Вера вполне артистична, в юности играла в студенческом театре, у нее получится.

— Мне нужна неделя, чтобы проработать образ и потом не налажать. Виолетта наблюдательна, если найдет, к чему прицепиться...

— Хоть две недели.

***

«Ты уверена, что у тебя все уроки сделаны? Давай я свежим глазом в электронном дневнике посмотрю». «Но послушай, разве эта блузка к этой юбке подходит? Это же совершенно разные стили. Надень лучше вон ту — бледно-лиловую». «Неужели ты не можешь чуть-чуть побыстрей двигаться? Почему люди должны нас ждать? Это же неуважение, в конце-то концов!» «Ты точно слышала, что Марья Петровна сказала именно это и вы встречаетесь именно там? Звучит странновато. Может быть, мне позвонить ей и уточнить?»

 

Виолетта, как мы и предполагали, долго терпеть не стала. Через две недели она вышла на серьезный разговор: мама, ты что, заболела? У тебя какие-то серьезные неприятности? За кого ты меня принимаешь?

— Не заболела. Не неприятности. Ни за кого.

— Так что же, черт побери, происходит?!

— Я просто показываю тебе, как для других людей выглядит и как чувственно воспринимается твое собственное поведение. Со стороны. Твое ведущее чувство в последние две недели?

— Меня выбешивает.

— Делай выводы.

— А ты прекратишь?

— Нет. Пока нет.

— А когда?

— Только вместе.

— Но должен же быть кто-то...

— Тогда это буду я. Мне психолог велел взять на себя, чтобы тебя освободить от...

— Не-е-е-е-ет!..

Спустя какое-то время:

— А что, это и вправду так противно выглядит?

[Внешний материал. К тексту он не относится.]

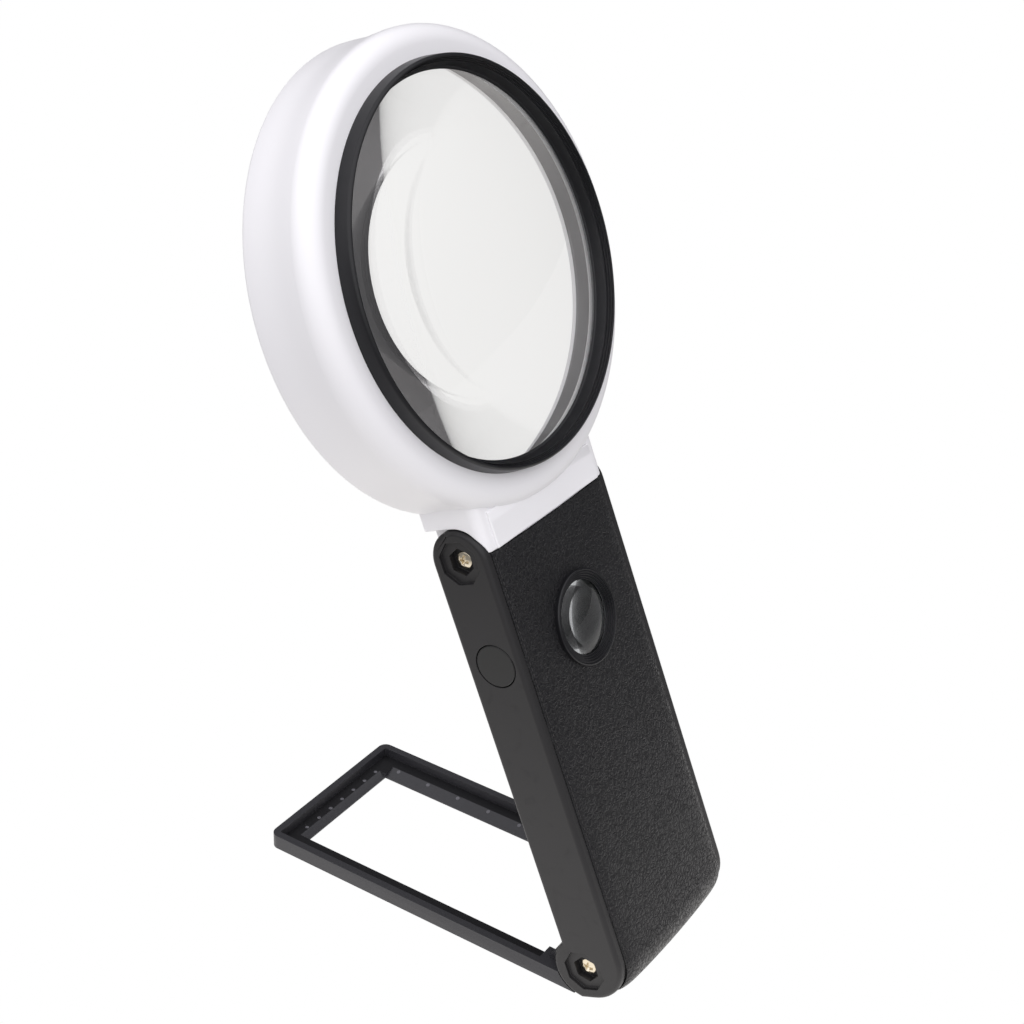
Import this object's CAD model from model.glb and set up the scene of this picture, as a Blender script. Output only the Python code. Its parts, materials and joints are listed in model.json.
import json
from math import cos, pi, radians, sin

import bmesh
import bpy
import numpy as np
from mathutils import Matrix, Vector


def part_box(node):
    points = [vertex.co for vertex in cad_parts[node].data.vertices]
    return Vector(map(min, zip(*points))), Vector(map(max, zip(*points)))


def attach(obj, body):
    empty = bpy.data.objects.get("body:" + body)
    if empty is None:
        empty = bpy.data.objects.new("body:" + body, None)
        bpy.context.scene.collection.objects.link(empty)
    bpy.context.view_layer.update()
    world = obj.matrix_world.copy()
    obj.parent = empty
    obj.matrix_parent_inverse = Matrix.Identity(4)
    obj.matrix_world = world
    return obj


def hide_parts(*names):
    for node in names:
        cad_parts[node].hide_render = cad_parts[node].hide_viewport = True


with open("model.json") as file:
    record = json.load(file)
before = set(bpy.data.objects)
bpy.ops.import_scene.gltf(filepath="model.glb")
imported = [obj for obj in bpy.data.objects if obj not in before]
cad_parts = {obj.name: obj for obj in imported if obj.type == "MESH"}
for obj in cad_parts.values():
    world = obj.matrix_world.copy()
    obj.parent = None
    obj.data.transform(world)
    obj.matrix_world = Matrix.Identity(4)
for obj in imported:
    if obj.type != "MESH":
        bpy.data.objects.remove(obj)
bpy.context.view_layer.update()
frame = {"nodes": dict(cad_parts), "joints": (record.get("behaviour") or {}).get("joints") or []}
scene = bpy.context.scene

# the frame's own places: both pivots and the lean of the handle at rest
jointOf = {j["name"]: j for j in frame["joints"]}
standPivot = np.array(jointOf["stand_fold"]["pos_m"])
tiltPivot = np.array(jointOf["head_tilt"]["pos_m"])
lean = radians(-jointOf["stand_fold"]["range_deg"][0])
acrossAxis = np.array([1.0, 0.0, 0.0])
rearAxis = np.array([0.0, cos(lean), -sin(lean)])
alongAxis = np.array([0.0, sin(lean), cos(lean)])


def onHandle(x, v, w):
    # millimetres from the stand pivot to metres in the frame:
    # point = pivot + x * across + v * towards the rear + w * up the handle
    x, v, w = np.broadcast_arrays(x, v, w)
    offset = x[..., None] * acrossAxis + v[..., None] * rearAxis + w[..., None] * alongAxis
    return standPivot + 0.001 * offset


def onHead(x, a, b):
    # the same, measured from the tilt pivot
    return onHandle(x, a, b) + tiltPivot - standPivot


def roundedPath(corners, closed=True, steps=6, reach=0.12):
    # each corner (x, y, radius) becomes an arc tangent to both its sides, with a
    # support point a little before and after the arc so that flat sides shade flat
    corners = np.array(corners, float)
    point, radius = corners[:, :2], np.maximum(corners[:, 2], 1e-3)
    before, after = np.roll(point, 1, 0) - point, np.roll(point, -1, 0) - point
    lengthBefore = np.linalg.norm(before, axis=1)
    lengthAfter = np.linalg.norm(after, axis=1)
    before, after = before / lengthBefore[:, None], after / lengthAfter[:, None]
    half = np.arccos(np.clip((before * after).sum(1), -1, 1)) / 2
    tangent = radius / np.tan(np.maximum(half, 1e-4))
    middle = before + after
    middle = middle / np.maximum(np.linalg.norm(middle, axis=1), 1e-9)[:, None]
    centre = point + middle * (radius / np.sin(half))[:, None]
    first = (point + before * tangent[:, None] - centre) / radius[:, None]
    last = (point + after * tangent[:, None] - centre) / radius[:, None]
    sweep = pi - 2 * half
    t = np.linspace(0, 1, steps + 1)[None, :, None]
    w = sweep[:, None, None]
    arc = centre[:, None] + radius[:, None, None] * (
        first[:, None] * np.sin((1 - t) * w) + last[:, None] * np.sin(t * w)) / np.sin(w)
    lead = arc[:, :1] + before[:, None] * np.minimum(reach, lengthBefore / 4)[:, None, None]
    tail = arc[:, -1:] + after[:, None] * np.minimum(reach, lengthAfter / 4)[:, None, None]
    path = np.concatenate([lead, arc, tail], axis=1)
    if not closed:
        path[0, :] = point[0]
        path[-1, :] = point[-1]
        flat = path.reshape(-1, 2)
        return flat[steps + 2:-(steps + 2)]
    return path.reshape(-1, 2)


def filled(path, gap, closed=True):
    # adds points along the long sides so that no step is longer than gap
    nextPoint = np.roll(path, -1, 0) if closed else path[1:]
    start = path if closed else path[:-1]
    count = np.maximum(np.ceil(np.linalg.norm(nextPoint - start, axis=1) / gap).astype(int), 1)
    side = np.repeat(np.arange(len(start)), count)
    part = (np.arange(count.sum()) - np.repeat(np.cumsum(count) - count, count)) / np.repeat(count, count)
    points = start[side] + (nextPoint[side] - start[side]) * part[:, None]
    return points if closed else np.vstack([points, path[-1:]])


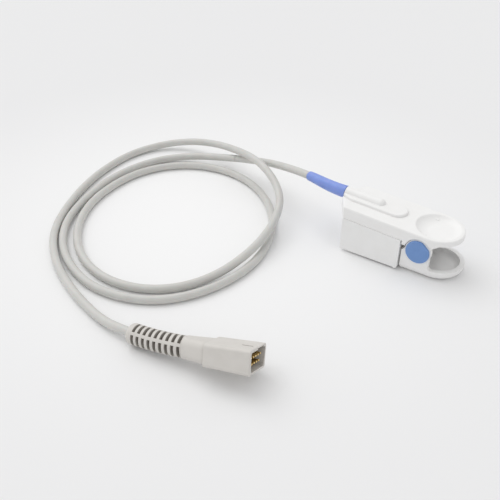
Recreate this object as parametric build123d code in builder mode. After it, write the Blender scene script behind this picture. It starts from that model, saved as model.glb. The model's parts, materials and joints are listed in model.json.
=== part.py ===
"""Reusable finger-clip SpO2 sensor: two sprung jaws, a free cable and a nine-pin D-type plug.

Frame: millimetres, +Z up. X runs along the clip from the finger mouth (-X) to the squeeze tabs (+X),
Y across it. The origin is under the middle of the clip, on the surface that the lower jaw stands on.
The jaws are closed, which is the rest position.
"""
import os
from math import atan2, cos, radians, sin, tan

from build123d import *

# ---- driving dimensions: clip -------------------------------------------------------------------
HALF_W = 13.8            # half width of the upper shell
MOUTH_X = -15.1          # finger-mouth end of both jaws
NOSE_X = -20.9           # end of the upper shell's nose, where the cable comes in
NOSE_HALF_W = 4.6
TAB_X = 32.3             # centre of the upper tab's round end
TOP_Z = 26.7             # top edge of the upper shell at the mouth
SLOPE = radians(3.0)     # the upper shell falls this much towards the tab
BAND = 6.7               # height of the upper shell's side band
TAB_EDGE = 3.0           # height of the tab's rim
WALL = 2.0               # wall of both shells
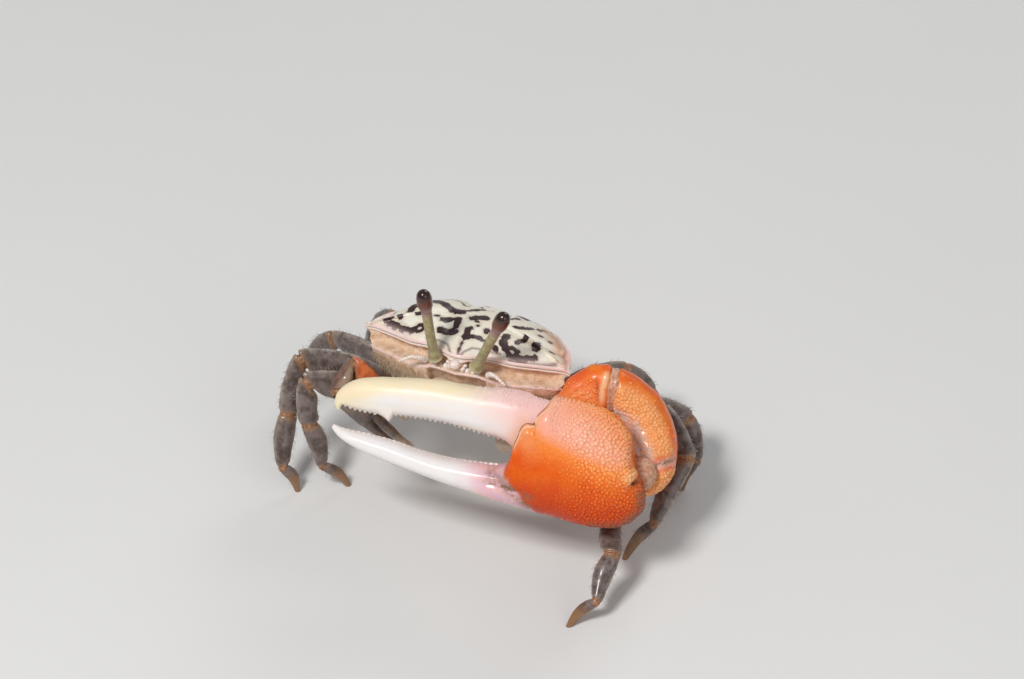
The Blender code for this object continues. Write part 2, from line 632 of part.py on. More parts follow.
def minor_arm():
    """The small claw: a short arm, a wrist, a hand with its fixed finger and the movable finger."""
    root_face = unit(MINOR_ELBOW - MINOR_ROOT)
    elbow_face = face_between(MINOR_ROOT, MINOR_ELBOW, MINOR_WRIST)
    hand_way = unit(MINOR_TIP - MINOR_WRIST)
    wrist_face = face_between(MINOR_ELBOW, MINOR_WRIST, MINOR_TIP)
    wide = unit(np.cross(np.cross(root_face, UP), root_face))
    segment("minor_merus", MINOR_ROOT, MINOR_ELBOW, (root_face, elbow_face), wide, MINOR_MERUS_PROFILE,
            "small_claw", bow=0.2)
    wide = unit(np.cross(np.cross(hand_way, UP), hand_way))
    segment("minor_carpus", MINOR_ELBOW, MINOR_WRIST, (elbow_face, wrist_face), wide, MINOR_CARPUS_PROFILE,
            "small_claw", bow=0.2)
    out = np.cross(hand_way, wide)

    def on_hand(along, up, side=0.0):
        return MINOR_WRIST + hand_way * along + wide * up + out * side

    blade("minor_palm", HAND_UPPER, HAND_LOWER, HAND_HALF, MINOR_SIDES, "small_claw", place=on_hand)
    blade("minor_finger", THUMB_UPPER, THUMB_LOWER, THUMB_HALF, MINOR_SIDES, "small_claw", place=on_hand)
    return MINOR_ROOT, root_face, ARM_SOCKETS[1]


def build():
    """Makes every part of the crab."""
    carapace()
    tail_flap()
    for name, side in (("left", 1), ("right", -1)):
        mouth_leg(f"maxilliped_{name}", side)
        antenna(f"antenna_{name}", side)
        eyestalk(f"eyestalk_{name}", side, EYE_TOPS[name])
        eye(f"eye_{name}", side, EYE_TOPS[name])
    palm_and_fixed_finger()
    movable_finger()
    roots = [major_arm(), minor_arm()]
    roots += [walking_leg(name) for name in LEG_JOINTS]
    underbody(roots)


for obj in list(bpy.data.objects):
    bpy.data.objects.remove(obj)
CRAB = bpy.data.collections.new("fiddler_crab")
bpy.context.scene.collection.children.link(CRAB)
build()
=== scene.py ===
"""A life-size fiddler crab in full detail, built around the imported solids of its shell, claws, eyes and legs.

Places in the code are in millimetres from the point between the roots of the two eyestalks, with +X the
crab's left, -Y ahead of it and +Z up. They become metres on the floor as each mesh is made.
"""

import math

import bmesh
import bpy
import numpy as np
from bpy.props import FloatProperty, FloatVectorProperty, IntProperty, PointerProperty
from mathutils import Matrix, Vector


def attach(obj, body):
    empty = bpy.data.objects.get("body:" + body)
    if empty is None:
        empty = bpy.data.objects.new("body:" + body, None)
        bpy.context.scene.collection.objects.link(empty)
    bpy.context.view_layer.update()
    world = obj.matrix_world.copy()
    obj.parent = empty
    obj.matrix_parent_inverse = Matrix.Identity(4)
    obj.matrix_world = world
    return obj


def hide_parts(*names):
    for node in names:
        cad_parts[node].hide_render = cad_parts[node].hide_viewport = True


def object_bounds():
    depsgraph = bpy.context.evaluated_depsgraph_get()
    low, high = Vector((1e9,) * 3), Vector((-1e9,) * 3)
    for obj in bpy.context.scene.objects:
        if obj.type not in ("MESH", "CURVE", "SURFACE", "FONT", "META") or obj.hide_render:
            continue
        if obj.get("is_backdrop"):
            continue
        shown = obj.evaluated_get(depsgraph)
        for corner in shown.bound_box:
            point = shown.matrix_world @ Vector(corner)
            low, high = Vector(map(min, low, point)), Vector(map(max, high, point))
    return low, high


bl_info = {
    "name": "Fiddler Crab",
    "version": (1, 0, 0),
    "blender": (4, 5, 0),
    "location": "View3D > Sidebar > Crab",
    "description": "Builds the shell, claws, eyes, legs and stage of a life-size fiddler crab",
    "category": "Add Mesh",
}

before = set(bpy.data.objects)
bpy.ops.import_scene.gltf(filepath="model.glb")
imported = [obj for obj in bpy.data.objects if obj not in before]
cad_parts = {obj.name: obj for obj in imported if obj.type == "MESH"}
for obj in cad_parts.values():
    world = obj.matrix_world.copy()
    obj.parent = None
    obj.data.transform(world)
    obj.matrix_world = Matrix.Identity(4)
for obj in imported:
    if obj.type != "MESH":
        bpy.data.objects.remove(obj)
CAD_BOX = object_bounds()

MM = 0.001
STANCE_CENTRE = (2.14, 0.98)
STANCE_HEIGHT = 22.0
BODY_PITCH = math.radians(14)
JOINT_GAP = 0.32
UP = np.array([0.0, 0.0, 1.0])
SIDES = (("left", 1), ("right", -1))


# Places, curves and soft steps.


def unit(vectors):
    """The vectors at length one. One of no length stays as it is."""
    vectors = np.asarray(vectors, float)
    return vectors / np.maximum(np.linalg.norm(vectors, axis=-1, keepdims=True), 1e-12)


def upright(way):
    """The direction square to this one that comes nearest to straight up."""
    return unit(np.cross(np.cross(way, UP), way))


def on_body(places):
    """Places given across, forward and up on the pitched body, in the crab's own frame."""
    x, forward, up = np.moveaxis(np.asarray(places, float), -1, 0)
    cos, sin = math.cos(BODY_PITCH), math.sin(BODY_PITCH)
    return np.stack([x, -forward * cos + up * sin, forward * sin + up * cos], axis=-1)


def to_body(places):
    """The across, forward and up of places in the crab's own frame."""
    x, y, z = np.moveaxis(np.asarray(places, float), -1, 0)
    cos, sin = math.cos(BODY_PITCH), math.sin(BODY_PITCH)
    return np.stack([x, -y * cos + z * sin, y * sin + z * cos], axis=-1)


def set_down(places):
    """Places in metres, with the crab over the origin and its feet on the floor."""
    return (np.asarray(places, float) + (-STANCE_CENTRE[0], -STANCE_CENTRE[1], STANCE_HEIGHT)) * MM


def picked_up(places):
    """Places in millimetres in the crab's own frame, from places in metres."""
    return np.asarray(places, float) / MM - (-STANCE_CENTRE[0], -STANCE_CENTRE[1], STANCE_HEIGHT)


def fade(value, start, end):
    """0 up to start and 1 from end on, with a soft change between."""
    t = np.clip((np.asarray(value, float) - start) / (end - start), 0, 1)
    return t * t * (3 - 2 * t)


def hump(distance, width):
    """1 at no distance, falling softly to nothing at about twice the width."""
    return np.exp(-((np.asarray(distance) / width) ** 2))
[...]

— В твоем исполнении — еще противнее. Потому что от взрослой тетки, матери такое все-таки несколько ожидается, а вот от девчонки неполных тринадцати лет... Как пятилетка с накрашенными губами.

— Нда...

С тех пор в семье Веры и Виолетты жизнь пошла на лад. Правда, возникли новые проблемы: например, они стали везде опаздывать.